Эпоха упорядоченного тоталитарного детства рухнула в один день. 5 марта 1953 года в шесть утра меня разбудил отец: «Вставай! Немедленно вставай! Умер Сталин!» Я встал, включил лампочку и почему-то почти сразу от какого-то смертельного ужаса сел писать «рассказ», который к смерти Сталина никакого отношения не имел, но страх, переполнявший меня, в нем отразился. Написав две страницы (впервые, до этого момента никаких «рассказов» я не писал), я прошел через коридор и в утреннем сумраке большой родительской комнаты увидел плачущего отца. Он сидел у стола на венском стуле боком, в белой нижней рубашке, в кальсонах, босиком, и плакал. Таким я не видел его ни разу. Отец обладал такой волей, силой, энергией жизни, и все это вдобавок всегда было скрыто за спокойствием манеры держаться, что представить его вот таким было просто невозможно.
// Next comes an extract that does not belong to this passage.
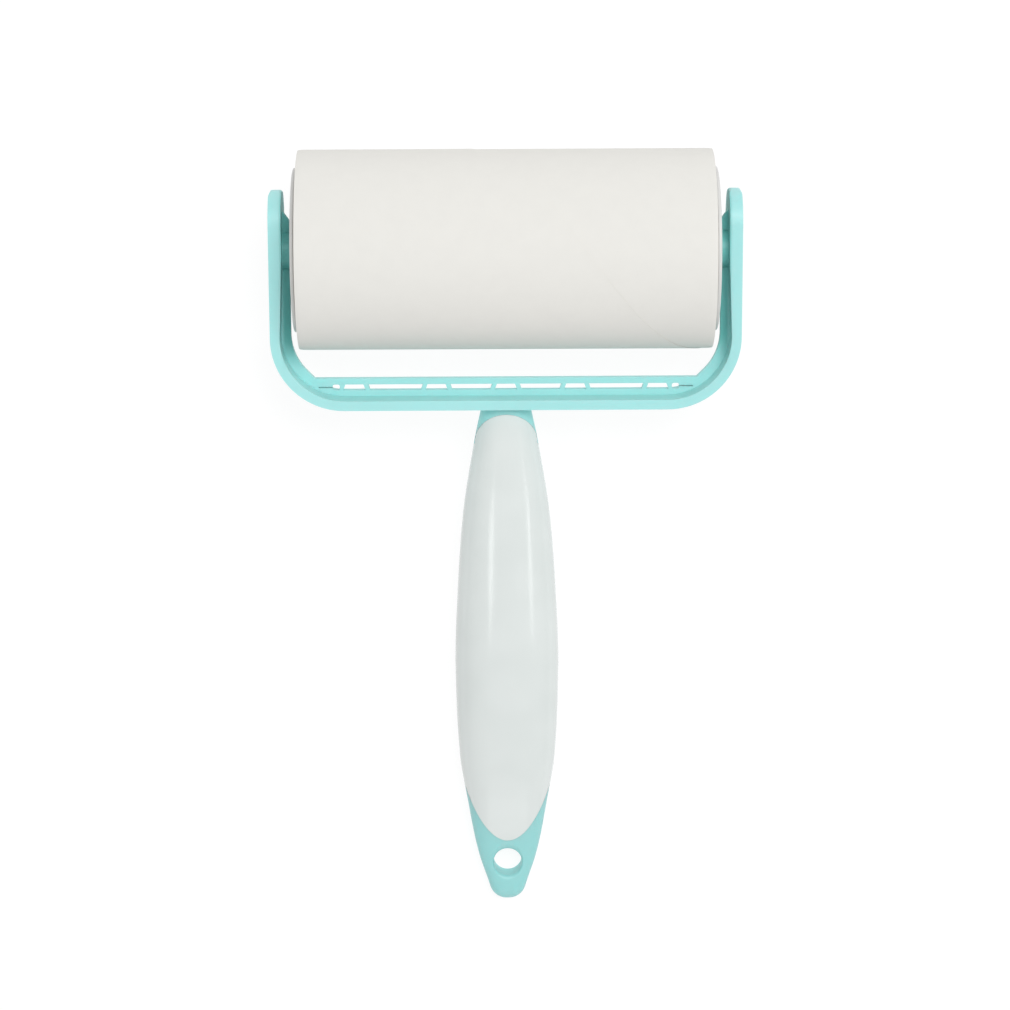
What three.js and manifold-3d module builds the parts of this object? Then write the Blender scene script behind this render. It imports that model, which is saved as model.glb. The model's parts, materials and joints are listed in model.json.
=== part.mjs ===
// Lint roller: a U-shaped yoke holds a roll of sticky paper between two hubs, on a long handle.
//
// It is laid out straight, in millimetres: X runs along the roll's axis, the handle runs to -Y,
// and +Z is the front. The last step lays the finished object down on its roll and its handle end.

import * as THREE from 'three';
import { mergeVertices } from 'three/addons/utils/BufferGeometryUtils.js';
import Module from 'manifold-3d';

const wasm = await Module();
wasm.setup();

// Gap between pieces that touch
const GAP = 0.3;

// Refill: a cardboard core, the wound paper and the sheet that is in use
const PAPER_WIDTH = 99.6;
const SHEET_RADIUS = 24.2;
const SHEET_WALL = 0.3;
const CORE_RADIUS = 19.8;
const CORE_WALL = 1.0;
const ROLL_SIDES = 72;

// Hubs: a flange at each end of the paper, plugged into the core
const HUB_FLANGE_RADIUS = 19.8;
const HUB_FLANGE_WALL = 0.9;
const HUB_PLUG_DEPTH = 15;
const HUB_PLUG_WALL = 1.6;
const HUB_BORE_RADIUS = 3.8;
const HUB_SLEEVE_RADIUS = 6;
const HUB_RIBS = 6;
const HUB_RIB_WALL = 1.2;

// Yoke: an outer flange band and a thinner web inside it
const YOKE_HALF_WIDTH = 56.8;
const YOKE_DEPTH = 16;
const ARM_TOP = 14.6;
const ARM_CORNER = 1;
const SOCKETED_IN_ARM = 1.5;
const ARM_WALL = 3.1;
const CROSSBAR_UNDER = -38.1;
const CROSSBAR_WALL = 2.35;
const CORNER_RADIUS = 17.7;
const WEB_WALL = 2;
const WEB_HALF_SPAN = 52.1;
const WEB_TOP = 9.5;
const WEB_CHAMFER = 2.2;
const TRUSS_TOP = -31.4;
const TRUSS_BAR = 1.5;
const TRUSS_OPENING = 1.4;
const STRUT_PAIRS = [-36.9, -16.9, 0, 16.9, 36.9];
const STRUT_SPREAD = 3;
const STRUT_WALL = 1.1;
const STRUT_LEAN = 0.5;
const TRUSS_EYE_END = 42.2;
const TRUSS_SLIT = 0.4;
const BOSS_RADIUS = 4.6;
const BOSS_REACH = 51.5;
const AXLE_RADIUS = 3.5;
const AXLE_REACH = 40;
const TANG_HALF_WIDTH = 3;
const TANG_HALF_DEPTH = 2;
const TANG_LENGTH = 20;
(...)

Помню, мы с ним как-то ехали в трамвае — он первый раз повез меня на каток. Был страшный мороз, градусов тридцать, окна трамвая были покрыты коркой льда. Ехали мы довольно долго — с Херсонской на Кировский остров, отец заснул, прислонившись головой к стеклу, а когда приехали, левая половина трамвая отпотела — не только стекло, к которому он прислонился, но весь ряд окон с его стороны. Какое же горячее у него дыхание, подумал я, это же надо обладать такой нечеловеческой энергетической мощностью организма. И то, что вот этот человек сейчас сидел и плакал, было для меня потрясением.

Потом мы пришли в школу и нас с Левой поставили у портрета Сталина, причем сначала велели сходить домой и переодеться — белый верх, черный низ. Мы стояли, подняв руку в салюте, в белых рубашках и красных галстуках, синие от холода, стоять нужно было чуть ли не час — рука отваливалась. Я сцепил зубы и, как мог, старался вытерпеть это невиданное иезуитство преданности и любви.

И, уже стоя там, у этого самого портрета, мы почему-то точно ощущали, что в это утро от всех нас, от целого народа, хилой частью которого в то утро мы тоже, наверное, себя впервые ощутили, уходит целая эпоха, о которой, как ни странно, воспоминания остались чистые и простые.